## EXERCISE MATERIAL

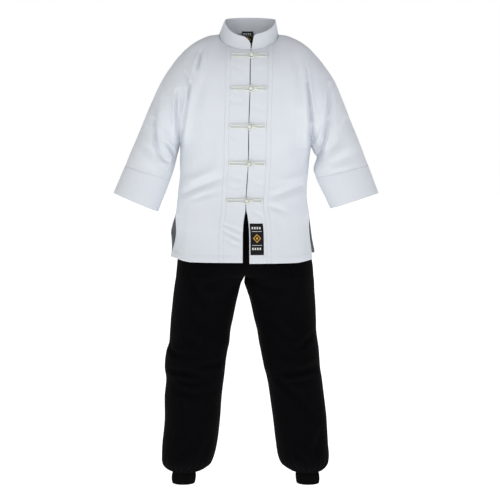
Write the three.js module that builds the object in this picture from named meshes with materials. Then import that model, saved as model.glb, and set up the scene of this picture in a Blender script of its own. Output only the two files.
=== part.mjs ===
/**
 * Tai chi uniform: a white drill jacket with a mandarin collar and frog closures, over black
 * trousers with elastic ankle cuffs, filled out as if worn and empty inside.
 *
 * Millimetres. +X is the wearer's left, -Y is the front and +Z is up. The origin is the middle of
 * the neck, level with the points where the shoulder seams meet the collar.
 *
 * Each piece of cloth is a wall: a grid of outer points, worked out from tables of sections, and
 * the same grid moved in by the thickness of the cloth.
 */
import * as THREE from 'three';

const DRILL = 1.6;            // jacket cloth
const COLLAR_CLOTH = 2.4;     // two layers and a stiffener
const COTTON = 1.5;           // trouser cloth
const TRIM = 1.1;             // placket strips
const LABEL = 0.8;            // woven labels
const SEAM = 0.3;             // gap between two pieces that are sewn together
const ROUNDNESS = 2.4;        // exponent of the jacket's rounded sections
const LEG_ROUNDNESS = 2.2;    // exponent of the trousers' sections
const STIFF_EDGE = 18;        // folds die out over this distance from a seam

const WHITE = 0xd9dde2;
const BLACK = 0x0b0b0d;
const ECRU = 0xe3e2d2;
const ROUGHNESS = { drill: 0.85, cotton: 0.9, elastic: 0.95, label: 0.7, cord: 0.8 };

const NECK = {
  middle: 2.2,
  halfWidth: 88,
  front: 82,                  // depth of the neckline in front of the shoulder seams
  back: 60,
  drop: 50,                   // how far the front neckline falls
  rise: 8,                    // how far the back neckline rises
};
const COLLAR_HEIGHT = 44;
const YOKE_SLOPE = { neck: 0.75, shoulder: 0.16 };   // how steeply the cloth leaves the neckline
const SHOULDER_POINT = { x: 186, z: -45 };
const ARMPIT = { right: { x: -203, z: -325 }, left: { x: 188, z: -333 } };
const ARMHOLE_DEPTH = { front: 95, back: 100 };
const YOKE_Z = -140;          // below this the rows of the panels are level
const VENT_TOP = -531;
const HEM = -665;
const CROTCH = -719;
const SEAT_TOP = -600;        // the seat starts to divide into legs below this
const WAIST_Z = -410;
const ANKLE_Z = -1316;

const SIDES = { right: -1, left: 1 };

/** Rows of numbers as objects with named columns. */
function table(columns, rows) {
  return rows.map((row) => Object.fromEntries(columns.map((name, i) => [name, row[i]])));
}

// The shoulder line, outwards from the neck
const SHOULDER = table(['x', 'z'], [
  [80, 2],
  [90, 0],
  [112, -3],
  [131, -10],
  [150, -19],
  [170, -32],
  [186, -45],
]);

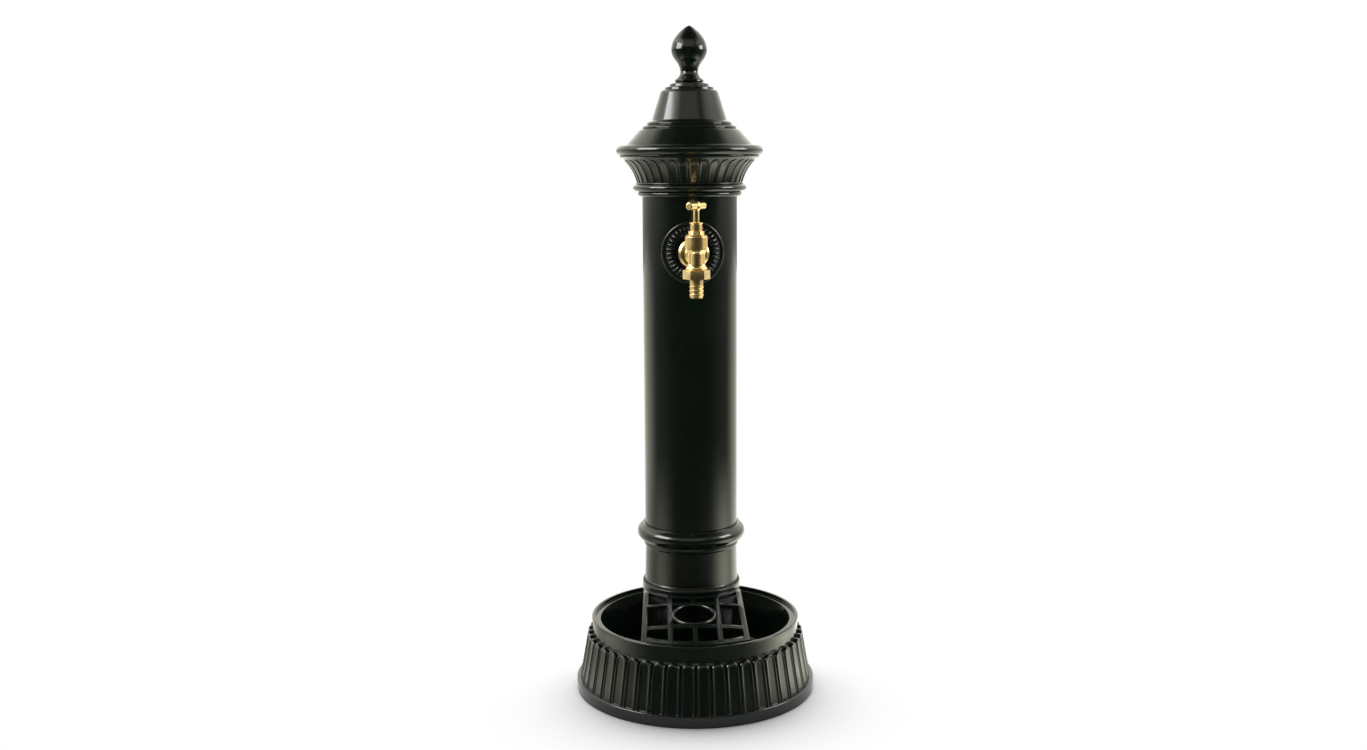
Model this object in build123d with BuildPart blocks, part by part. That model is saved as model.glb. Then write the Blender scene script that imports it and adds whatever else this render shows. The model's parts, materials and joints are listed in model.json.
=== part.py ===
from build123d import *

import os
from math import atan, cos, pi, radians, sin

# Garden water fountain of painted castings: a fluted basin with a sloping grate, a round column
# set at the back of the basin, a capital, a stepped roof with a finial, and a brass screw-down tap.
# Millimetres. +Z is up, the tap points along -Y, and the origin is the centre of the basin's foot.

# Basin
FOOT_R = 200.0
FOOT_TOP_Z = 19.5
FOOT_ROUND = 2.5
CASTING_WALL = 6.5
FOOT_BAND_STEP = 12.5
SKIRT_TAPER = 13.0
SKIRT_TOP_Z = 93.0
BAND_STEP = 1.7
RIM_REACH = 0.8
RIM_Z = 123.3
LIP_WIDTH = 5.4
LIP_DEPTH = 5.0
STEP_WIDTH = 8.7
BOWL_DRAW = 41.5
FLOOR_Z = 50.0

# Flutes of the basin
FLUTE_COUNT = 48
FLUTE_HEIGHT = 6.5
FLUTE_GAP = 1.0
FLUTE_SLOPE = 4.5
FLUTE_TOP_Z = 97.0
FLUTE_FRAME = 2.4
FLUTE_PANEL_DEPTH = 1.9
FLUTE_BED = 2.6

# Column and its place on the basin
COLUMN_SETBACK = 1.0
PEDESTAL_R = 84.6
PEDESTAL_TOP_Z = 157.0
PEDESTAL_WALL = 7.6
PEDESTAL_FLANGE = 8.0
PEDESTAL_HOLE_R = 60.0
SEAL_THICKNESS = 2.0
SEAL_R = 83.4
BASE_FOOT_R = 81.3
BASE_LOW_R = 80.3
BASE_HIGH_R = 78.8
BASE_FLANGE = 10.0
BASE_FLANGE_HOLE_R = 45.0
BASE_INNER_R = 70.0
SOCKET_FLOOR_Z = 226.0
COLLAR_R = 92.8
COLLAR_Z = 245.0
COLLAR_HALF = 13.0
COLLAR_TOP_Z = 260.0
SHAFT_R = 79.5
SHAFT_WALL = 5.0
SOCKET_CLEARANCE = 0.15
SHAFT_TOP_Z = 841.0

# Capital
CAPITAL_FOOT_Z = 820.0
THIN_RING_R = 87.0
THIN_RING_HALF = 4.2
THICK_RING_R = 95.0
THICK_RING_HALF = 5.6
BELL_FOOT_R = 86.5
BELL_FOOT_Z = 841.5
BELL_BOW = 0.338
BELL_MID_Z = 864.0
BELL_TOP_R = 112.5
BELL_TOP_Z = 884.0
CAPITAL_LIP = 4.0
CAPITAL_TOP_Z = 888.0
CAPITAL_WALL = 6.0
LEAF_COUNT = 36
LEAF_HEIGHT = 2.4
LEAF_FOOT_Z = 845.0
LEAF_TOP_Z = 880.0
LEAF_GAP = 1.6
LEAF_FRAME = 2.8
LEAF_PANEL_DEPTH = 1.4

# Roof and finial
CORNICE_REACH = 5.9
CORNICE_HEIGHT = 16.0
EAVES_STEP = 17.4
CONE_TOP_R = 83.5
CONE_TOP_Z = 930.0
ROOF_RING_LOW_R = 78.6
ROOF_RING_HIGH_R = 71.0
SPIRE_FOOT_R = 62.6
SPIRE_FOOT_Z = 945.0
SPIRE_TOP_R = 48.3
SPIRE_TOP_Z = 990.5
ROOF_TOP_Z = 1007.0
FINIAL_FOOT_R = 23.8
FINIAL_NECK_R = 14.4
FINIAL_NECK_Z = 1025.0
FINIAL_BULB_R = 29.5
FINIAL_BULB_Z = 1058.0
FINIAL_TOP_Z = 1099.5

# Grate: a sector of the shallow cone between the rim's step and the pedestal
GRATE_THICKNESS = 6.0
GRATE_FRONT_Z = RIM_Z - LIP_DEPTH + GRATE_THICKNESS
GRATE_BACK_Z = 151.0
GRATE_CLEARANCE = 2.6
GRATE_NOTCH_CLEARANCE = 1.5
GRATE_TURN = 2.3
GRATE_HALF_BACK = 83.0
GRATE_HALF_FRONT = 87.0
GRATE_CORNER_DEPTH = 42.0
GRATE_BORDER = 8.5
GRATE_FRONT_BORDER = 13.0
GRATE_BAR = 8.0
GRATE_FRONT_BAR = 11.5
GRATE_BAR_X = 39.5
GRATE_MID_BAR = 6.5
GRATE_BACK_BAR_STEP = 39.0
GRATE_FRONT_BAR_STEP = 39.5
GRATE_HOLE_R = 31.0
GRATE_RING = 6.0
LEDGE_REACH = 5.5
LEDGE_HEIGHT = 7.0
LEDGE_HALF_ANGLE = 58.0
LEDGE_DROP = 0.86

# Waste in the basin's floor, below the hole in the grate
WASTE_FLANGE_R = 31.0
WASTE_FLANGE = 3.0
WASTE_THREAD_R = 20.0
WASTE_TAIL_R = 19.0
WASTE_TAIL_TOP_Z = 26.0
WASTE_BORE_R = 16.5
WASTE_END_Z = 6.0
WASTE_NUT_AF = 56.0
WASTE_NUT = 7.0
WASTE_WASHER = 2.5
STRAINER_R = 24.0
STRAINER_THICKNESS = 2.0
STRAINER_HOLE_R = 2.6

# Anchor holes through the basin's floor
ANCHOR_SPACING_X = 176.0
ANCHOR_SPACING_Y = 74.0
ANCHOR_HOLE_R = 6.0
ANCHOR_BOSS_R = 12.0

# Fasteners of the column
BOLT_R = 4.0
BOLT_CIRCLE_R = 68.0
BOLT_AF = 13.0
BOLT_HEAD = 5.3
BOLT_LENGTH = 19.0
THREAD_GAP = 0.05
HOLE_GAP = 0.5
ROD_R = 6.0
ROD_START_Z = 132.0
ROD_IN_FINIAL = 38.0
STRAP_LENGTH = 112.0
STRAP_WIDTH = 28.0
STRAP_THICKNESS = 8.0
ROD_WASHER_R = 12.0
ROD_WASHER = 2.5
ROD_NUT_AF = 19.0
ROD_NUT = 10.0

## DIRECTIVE
Among the entries above, how many lines hold the string "Then"? Respond with nothing but the number.

## SOLUTION TO THE PROBLEM
2